Task brief => Each line from the one containing "Right side: throttle" through the one containing "bpy.data.objects.remove(obj)" is to be retyped exactly, both end lines included, and all other lines left out.

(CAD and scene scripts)
##########
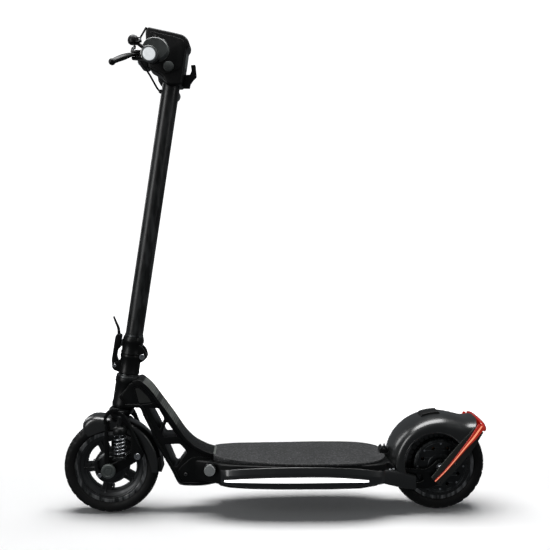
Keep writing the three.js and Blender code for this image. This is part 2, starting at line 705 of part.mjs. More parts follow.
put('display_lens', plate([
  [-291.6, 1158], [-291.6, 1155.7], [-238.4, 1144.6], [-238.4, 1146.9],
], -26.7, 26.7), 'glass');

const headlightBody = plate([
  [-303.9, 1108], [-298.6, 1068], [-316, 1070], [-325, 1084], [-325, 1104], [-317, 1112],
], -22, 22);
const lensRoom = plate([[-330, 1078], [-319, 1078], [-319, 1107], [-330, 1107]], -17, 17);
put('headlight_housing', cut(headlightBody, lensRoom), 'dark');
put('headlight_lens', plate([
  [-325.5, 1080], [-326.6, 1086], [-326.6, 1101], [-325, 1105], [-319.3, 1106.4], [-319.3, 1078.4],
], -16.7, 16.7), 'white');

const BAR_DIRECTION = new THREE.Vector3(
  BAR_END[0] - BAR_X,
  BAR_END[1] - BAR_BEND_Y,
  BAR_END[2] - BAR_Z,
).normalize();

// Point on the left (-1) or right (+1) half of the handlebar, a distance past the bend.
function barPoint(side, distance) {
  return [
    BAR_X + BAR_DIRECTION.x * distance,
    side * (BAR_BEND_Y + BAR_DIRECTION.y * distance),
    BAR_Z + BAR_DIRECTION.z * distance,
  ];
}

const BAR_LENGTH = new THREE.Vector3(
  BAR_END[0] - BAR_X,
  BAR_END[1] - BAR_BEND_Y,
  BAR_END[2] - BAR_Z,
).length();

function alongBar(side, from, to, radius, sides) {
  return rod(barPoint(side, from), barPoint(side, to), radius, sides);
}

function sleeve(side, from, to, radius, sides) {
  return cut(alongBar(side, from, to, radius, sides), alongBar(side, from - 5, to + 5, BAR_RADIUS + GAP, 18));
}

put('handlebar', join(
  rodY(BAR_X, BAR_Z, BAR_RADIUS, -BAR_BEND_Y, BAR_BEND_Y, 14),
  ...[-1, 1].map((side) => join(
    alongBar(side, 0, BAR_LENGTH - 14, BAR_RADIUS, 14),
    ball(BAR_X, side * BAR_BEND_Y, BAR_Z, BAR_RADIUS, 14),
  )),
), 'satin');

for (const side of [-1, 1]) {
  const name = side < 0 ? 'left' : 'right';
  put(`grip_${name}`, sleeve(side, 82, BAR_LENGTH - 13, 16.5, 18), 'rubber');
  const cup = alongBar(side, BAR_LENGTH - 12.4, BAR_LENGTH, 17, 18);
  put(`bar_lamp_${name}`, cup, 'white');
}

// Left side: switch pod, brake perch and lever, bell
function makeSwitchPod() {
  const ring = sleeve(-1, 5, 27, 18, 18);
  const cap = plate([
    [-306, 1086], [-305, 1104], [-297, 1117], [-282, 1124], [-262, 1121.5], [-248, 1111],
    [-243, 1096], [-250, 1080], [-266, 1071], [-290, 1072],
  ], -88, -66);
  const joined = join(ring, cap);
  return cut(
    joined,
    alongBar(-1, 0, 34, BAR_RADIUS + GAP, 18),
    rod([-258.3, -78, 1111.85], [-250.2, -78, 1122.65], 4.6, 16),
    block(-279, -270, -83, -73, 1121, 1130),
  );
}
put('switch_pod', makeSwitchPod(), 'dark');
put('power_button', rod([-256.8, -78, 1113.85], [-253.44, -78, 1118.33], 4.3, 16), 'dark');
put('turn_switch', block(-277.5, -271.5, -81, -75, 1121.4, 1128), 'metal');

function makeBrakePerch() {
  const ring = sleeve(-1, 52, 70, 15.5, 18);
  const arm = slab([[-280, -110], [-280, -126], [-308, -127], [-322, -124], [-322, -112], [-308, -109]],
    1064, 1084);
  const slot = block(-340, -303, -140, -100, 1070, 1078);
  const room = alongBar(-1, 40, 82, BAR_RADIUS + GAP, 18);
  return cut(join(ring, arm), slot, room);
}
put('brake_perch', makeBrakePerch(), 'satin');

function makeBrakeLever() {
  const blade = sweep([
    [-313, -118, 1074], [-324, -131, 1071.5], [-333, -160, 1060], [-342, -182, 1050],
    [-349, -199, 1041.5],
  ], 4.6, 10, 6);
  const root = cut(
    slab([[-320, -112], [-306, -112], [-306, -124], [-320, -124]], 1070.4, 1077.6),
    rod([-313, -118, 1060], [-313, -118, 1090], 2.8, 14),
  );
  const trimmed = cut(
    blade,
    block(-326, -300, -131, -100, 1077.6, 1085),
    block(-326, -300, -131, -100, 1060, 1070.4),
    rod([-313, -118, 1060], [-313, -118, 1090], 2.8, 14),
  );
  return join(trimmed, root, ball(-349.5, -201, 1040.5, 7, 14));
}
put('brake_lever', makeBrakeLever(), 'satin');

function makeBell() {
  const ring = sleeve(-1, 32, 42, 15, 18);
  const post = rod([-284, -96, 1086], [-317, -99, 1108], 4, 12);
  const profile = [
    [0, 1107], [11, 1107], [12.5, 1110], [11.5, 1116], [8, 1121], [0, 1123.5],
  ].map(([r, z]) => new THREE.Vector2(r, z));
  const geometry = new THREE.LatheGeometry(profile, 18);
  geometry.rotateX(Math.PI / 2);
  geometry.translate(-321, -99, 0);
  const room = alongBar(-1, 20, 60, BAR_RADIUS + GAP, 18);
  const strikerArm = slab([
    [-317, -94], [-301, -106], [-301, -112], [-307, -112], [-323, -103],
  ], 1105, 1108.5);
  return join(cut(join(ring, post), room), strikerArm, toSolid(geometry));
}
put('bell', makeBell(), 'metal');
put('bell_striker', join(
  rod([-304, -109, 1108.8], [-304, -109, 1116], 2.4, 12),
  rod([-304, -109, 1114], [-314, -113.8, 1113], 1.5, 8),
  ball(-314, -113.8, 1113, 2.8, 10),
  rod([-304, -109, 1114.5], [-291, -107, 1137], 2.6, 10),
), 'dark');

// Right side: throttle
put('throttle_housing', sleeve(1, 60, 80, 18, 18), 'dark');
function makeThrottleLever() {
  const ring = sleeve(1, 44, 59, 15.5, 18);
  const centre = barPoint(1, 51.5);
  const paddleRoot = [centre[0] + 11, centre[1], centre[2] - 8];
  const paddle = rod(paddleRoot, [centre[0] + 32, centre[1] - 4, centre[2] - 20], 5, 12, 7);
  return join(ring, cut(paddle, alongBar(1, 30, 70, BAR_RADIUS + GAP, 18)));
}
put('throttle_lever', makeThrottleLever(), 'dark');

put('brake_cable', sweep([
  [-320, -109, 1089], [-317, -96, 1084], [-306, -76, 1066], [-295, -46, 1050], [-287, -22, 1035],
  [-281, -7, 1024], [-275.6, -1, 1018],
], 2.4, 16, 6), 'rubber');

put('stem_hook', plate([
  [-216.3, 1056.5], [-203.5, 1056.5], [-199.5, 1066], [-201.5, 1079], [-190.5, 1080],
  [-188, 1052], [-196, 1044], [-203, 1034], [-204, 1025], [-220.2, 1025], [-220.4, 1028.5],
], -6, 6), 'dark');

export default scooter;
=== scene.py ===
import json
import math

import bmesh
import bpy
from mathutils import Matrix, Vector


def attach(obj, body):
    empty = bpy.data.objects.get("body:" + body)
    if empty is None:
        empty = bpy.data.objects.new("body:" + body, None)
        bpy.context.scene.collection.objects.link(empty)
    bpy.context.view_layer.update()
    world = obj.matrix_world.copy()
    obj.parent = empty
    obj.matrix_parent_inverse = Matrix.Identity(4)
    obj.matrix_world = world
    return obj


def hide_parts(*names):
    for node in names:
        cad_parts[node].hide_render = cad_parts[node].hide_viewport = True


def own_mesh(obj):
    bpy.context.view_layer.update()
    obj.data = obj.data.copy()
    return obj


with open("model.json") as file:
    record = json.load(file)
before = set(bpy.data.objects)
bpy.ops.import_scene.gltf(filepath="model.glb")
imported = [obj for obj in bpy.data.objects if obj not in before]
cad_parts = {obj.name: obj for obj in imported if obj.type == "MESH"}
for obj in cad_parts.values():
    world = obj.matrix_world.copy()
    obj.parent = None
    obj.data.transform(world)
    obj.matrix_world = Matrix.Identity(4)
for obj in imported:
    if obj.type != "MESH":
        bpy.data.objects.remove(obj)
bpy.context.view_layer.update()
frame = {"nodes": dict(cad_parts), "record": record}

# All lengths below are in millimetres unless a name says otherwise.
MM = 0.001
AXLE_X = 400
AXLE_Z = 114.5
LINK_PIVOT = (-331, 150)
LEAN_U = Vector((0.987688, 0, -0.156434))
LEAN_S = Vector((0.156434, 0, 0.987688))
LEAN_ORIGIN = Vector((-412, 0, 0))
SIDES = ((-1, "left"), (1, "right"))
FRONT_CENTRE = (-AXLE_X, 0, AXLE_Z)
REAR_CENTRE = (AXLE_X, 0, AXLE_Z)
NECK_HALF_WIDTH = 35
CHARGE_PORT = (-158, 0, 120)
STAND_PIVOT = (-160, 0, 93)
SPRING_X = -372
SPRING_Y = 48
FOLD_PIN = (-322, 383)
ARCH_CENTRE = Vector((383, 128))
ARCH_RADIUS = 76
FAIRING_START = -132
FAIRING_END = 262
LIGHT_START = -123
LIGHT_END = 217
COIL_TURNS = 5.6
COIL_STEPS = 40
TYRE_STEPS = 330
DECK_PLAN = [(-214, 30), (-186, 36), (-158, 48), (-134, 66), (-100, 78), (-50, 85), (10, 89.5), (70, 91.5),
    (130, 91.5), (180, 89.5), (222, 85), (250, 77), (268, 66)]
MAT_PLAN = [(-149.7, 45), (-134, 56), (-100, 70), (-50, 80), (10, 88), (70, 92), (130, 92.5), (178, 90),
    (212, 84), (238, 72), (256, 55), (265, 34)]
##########
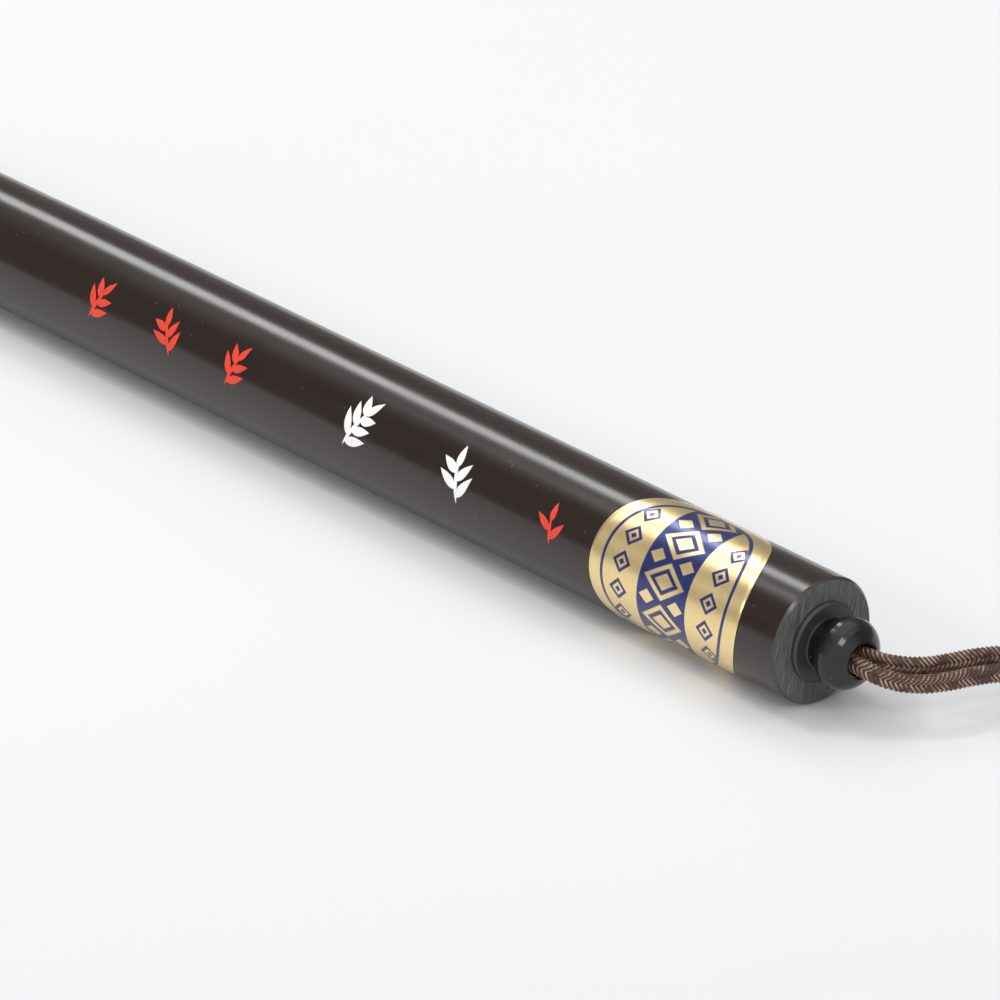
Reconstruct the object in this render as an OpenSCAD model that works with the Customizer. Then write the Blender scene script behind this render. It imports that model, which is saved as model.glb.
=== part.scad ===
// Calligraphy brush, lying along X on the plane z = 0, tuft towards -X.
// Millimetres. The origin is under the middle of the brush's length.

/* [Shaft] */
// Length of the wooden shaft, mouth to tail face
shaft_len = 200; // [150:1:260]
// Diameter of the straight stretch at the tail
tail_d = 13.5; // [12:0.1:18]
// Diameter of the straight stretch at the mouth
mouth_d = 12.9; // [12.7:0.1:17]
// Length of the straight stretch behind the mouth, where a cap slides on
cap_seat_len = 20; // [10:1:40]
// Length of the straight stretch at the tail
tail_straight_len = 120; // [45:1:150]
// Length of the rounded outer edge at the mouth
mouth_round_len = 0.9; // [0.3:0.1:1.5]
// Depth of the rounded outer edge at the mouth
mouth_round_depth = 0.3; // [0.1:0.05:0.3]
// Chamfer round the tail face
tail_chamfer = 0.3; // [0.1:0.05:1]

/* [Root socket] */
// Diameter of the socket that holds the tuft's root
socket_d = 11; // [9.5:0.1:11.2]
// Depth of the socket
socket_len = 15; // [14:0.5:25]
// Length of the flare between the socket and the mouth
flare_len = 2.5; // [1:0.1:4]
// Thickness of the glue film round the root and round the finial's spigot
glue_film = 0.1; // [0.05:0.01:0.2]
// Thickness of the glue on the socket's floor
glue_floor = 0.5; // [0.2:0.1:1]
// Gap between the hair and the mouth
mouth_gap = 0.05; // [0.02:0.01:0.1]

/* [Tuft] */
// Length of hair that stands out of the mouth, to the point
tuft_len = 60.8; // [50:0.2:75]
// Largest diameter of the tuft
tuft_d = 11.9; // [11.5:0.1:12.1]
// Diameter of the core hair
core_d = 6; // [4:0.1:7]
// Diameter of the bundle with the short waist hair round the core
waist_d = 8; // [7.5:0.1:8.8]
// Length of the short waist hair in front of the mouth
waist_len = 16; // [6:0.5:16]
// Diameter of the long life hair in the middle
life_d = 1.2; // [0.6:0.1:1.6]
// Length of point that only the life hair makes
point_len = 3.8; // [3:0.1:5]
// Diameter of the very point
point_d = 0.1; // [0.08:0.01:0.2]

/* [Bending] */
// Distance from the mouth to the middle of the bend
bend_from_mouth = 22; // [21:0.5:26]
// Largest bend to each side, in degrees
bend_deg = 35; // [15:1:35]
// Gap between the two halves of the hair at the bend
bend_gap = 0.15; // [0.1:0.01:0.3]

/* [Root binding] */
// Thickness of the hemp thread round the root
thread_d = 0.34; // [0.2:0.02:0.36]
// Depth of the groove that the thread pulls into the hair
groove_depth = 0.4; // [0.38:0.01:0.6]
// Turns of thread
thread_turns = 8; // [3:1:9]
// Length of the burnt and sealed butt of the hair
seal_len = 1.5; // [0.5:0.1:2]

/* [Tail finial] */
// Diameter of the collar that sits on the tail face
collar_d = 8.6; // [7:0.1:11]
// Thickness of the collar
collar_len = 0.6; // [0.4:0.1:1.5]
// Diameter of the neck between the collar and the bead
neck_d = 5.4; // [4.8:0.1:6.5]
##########
Reply =>
// Right side: throttle
put('throttle_housing', sleeve(1, 60, 80, 18, 18), 'dark');
function makeThrottleLever() {
  const ring = sleeve(1, 44, 59, 15.5, 18);
  const centre = barPoint(1, 51.5);
  const paddleRoot = [centre[0] + 11, centre[1], centre[2] - 8];
  const paddle = rod(paddleRoot, [centre[0] + 32, centre[1] - 4, centre[2] - 20], 5, 12, 7);
  return join(ring, cut(paddle, alongBar(1, 30, 70, BAR_RADIUS + GAP, 18)));
}
put('throttle_lever', makeThrottleLever(), 'dark');

put('brake_cable', sweep([
  [-320, -109, 1089], [-317, -96, 1084], [-306, -76, 1066], [-295, -46, 1050], [-287, -22, 1035],
  [-281, -7, 1024], [-275.6, -1, 1018],
], 2.4, 16, 6), 'rubber');

put('stem_hook', plate([
  [-216.3, 1056.5], [-203.5, 1056.5], [-199.5, 1066], [-201.5, 1079], [-190.5, 1080],
  [-188, 1052], [-196, 1044], [-203, 1034], [-204, 1025], [-220.2, 1025], [-220.4, 1028.5],
], -6, 6), 'dark');

export default scooter;
=== scene.py ===
import json
import math

import bmesh
import bpy
from mathutils import Matrix, Vector


def attach(obj, body):
    empty = bpy.data.objects.get("body:" + body)
    if empty is None:
        empty = bpy.data.objects.new("body:" + body, None)
        bpy.context.scene.collection.objects.link(empty)
    bpy.context.view_layer.update()
    world = obj.matrix_world.copy()
    obj.parent = empty
    obj.matrix_parent_inverse = Matrix.Identity(4)
    obj.matrix_world = world
    return obj


def hide_parts(*names):
    for node in names:
        cad_parts[node].hide_render = cad_parts[node].hide_viewport = True


def own_mesh(obj):
    bpy.context.view_layer.update()
    obj.data = obj.data.copy()
    return obj


with open("model.json") as file:
    record = json.load(file)
before = set(bpy.data.objects)
bpy.ops.import_scene.gltf(filepath="model.glb")
imported = [obj for obj in bpy.data.objects if obj not in before]
cad_parts = {obj.name: obj for obj in imported if obj.type == "MESH"}
for obj in cad_parts.values():
    world = obj.matrix_world.copy()
    obj.parent = None
    obj.data.transform(world)
    obj.matrix_world = Matrix.Identity(4)
for obj in imported:
    if obj.type != "MESH":
        bpy.data.objects.remove(obj)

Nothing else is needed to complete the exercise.